CONCLUSION
L'actualité très récente fournit plusieurs exemples des enjeux de la maîtrise du milieu maritime, dans des zones identifiées par le rapport comme particulièrement sensibles :
- Les incidents avec la marine turque en Méditerranée : ces incidents se sont récemment multipliés. Celui du 10 juin 2020 témoigne d'une aggravation des tensions alors même que la Turquie est un pays allié, membre de l'OTAN.
Des bâtiments turcs ont, en effet, directement menacé un bâtiment français (qu'un navire turc a « illuminé à trois reprises avec son radar de conduite de tir » a déclaré la Ministre des armées, Mme Florence Parly). Le déploiement de l'opération de l'Union européenne Irini , destinée à faire respecter l'embargo sur les armées imposé à la Libye, de même que l'opération de renforcement de la sûreté maritime Sea Guardian , pourtant conduite par l'OTAN, créent des tensions avec la Turquie, qui viennent s'ajouter à celles existantes entre ce pays et Chypre pour le contrôle des ressources naturelles en Méditerranée orientale, qui ont déjà donné lieu à plusieurs incidents. L'implication croissante de la Turquie - et de la Russie - dans les crises régionales doit inciter à la plus grande vigilance.
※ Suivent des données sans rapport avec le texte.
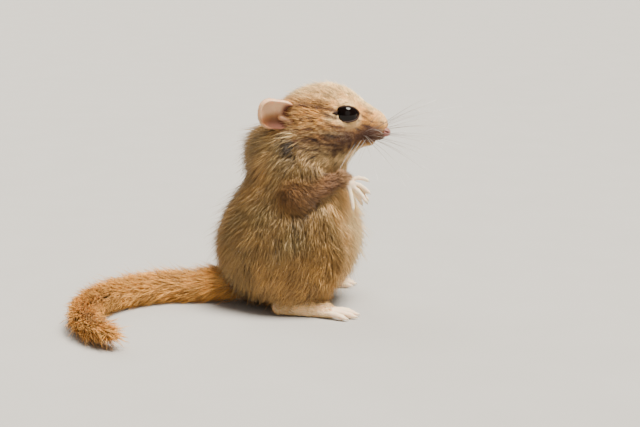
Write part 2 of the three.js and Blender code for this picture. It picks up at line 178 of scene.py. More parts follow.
# %% [markdown]
# ## Eyes, limbs and tail have places of their own
# Nearly all are the places of the solids, so each part sits where they carry it. The eye, the ear and the
# near palm follow the photograph instead and lie up to half a millimetre off.

# %% Places shared with the solids
EYE_PLACE = (7.3, 5.1, 1.2)
EYE_RADIUS = 2.55
EYE_WIDE, EYE_TALL = 84, 39  # degrees from the middle of the opening to its corner and to its lids
NOSE_TIP = np.array([15.5, 0, -1.6])
ARMS = {
    "right": {"shoulder": (4.4, -7.4, 29.8), "elbow": (2.8, -10, 26.6), "wrist": (12, -8.6, 29.2)},
    "left": {"shoulder": (4.4, 7.4, 29), "elbow": (2.9, 10, 24.6), "wrist": (12.6, 7.4, 25.8)},
}
PALM_REACH = {"right": (2.0, 0.1, -1.1), "left": (2, -1.1, -1.2)}
FINGER_REACH = {
    "right": [(0.22, -0.2, -0.95), (0.77, -0.12, -0.63), (0.93, 0.06, -0.36), (0.97, 0.18, 0.1)],
    "left": [(0.62, 0.32, -0.72), (0.8, 0.05, -0.62), (0.84, -0.2, -0.52), (0.84, -0.46, -0.25)],
}
FINGER_LENGTH = 3.4
FINGER_SHARES = (0.92, 1.05, 1.02, 0.88)
TIP_LENGTH = 1.2  # what the claw's joint adds to each finger and toe
HEEL_PLACE = (-1, 11.2, 1.7)
FOOT_TURN = 9  # degrees outwards
FOOT_LENGTH, FOOT_BALL = 16.5, 0.62  # and the share of it at which the toes begin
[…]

- Les craintes exprimées par le ministère américain de la Justice concernant la pose d'un câble sous-marin transpacifique passant par Hong Kong , à cause de risques potentiels pour la sécurité nationale vis-à-vis de la Chine. D'après ce ministère, ce tracé exposerait en effet les États-Unis à des interceptions des communications. Le projet ( Pacific Light Cable Network ), initié par Google et Facebook, montre la puissance croissante des « GAFA », qui tendent à devenir des acteurs diplomatiques à part entière. Il met en évidence la problématique peu connue de la sécurité des câbles sous-marins. Il illustre, enfin, la rivalité entre la Chine et les États-Unis, qui s'exprime notamment dans l'océan Pacifique, ainsi que l'ambition chinoise de renforcer son influence, voire sa domination, dans son milieu régional.
Mondialisation, rivalités accrues entre puissances dans le milieu maritime, poids croissant d'acteurs économiques privés gigantesques... : ces tendances risquent de se renforcer à l'avenir. Elles plaident pour ne pas désarmer en mer. La construction d'un - ou de plusieurs - nouveaux porte-avions ne constitue qu' une partie de la réponse à ces enjeux . Mais c'est probablement la première réponse, la plus significative, celle autour de laquelle doivent s'organiser toutes les autres .
C'est pourquoi la commission des affaires étrangères, de la défense et des forces armées du Sénat poursuivra très prochainement ces travaux sur ce sujet essentiel , notamment dans la perspective de l'actualisation de la loi de programmation militaire prévue en 2021.